Measuring the impact of learning programs
Our performance management process gives employees the opportunity to review their managers with an upward review that has specific questions tied to manager behaviors and company values. This is not a performance rating—the goal is really to help people managers learn and grow. Managers can see how feedback from their direct reports changes over time.
We require that our people leaders follow these Manager Behaviors:
- Focused on Impact
- Speak the Truth
- Build a Great Team
- Hold People Accountable
- Growth and Innovation
- Recognize Great Performance
We teach these behaviors to both people leaders and individual contributors so leaders know what is expected of them and individual contributors know what to expect from their manager. If ICs aren’t getting expected management, then it is encouraged for them to speak up and ask for what they need.
We don’t currently require participation in people leader circles or learning modules, although we get a healthy 60+% of managers joining on a monthly basis. We hold managers accountable for being good managers, but they have the ability to opt into our programs.
Once we launch the 360 tool, then we’ll have the opportunity to measure the impact by conducting a 360 before a manager has participated in the program and again afterward to see if the gap was closed. For example, we can track to see whether managers moved from “meets expectations” to “exceeds expectations” in a particular area. We can then build individualized coaching plans based on what we learn from this process. Learn more about how other companies measure the ROI of learning programs here.

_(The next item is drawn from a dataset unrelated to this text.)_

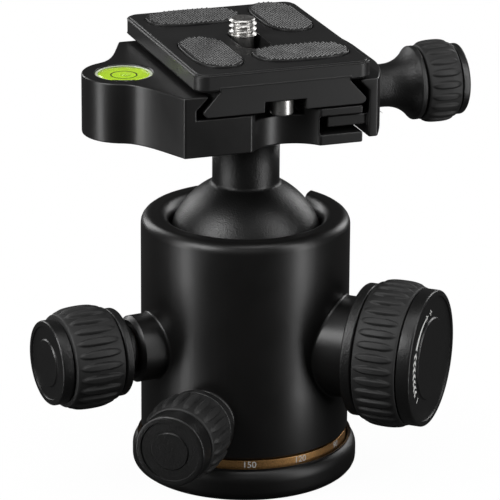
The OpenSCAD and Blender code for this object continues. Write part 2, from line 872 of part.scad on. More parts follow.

It’s never too early to launch learning programs
One of the key learnings I have discovered throughout my career is the importance of creating formal learning opportunities as early as possible. Even if your company is still small or at an early stage—don’t wait. If you wait until your company is already thousands of people, you’ll be behind the eight-ball. Create an L&D focus as soon as possible and start thinking about the skills your people will need to scale.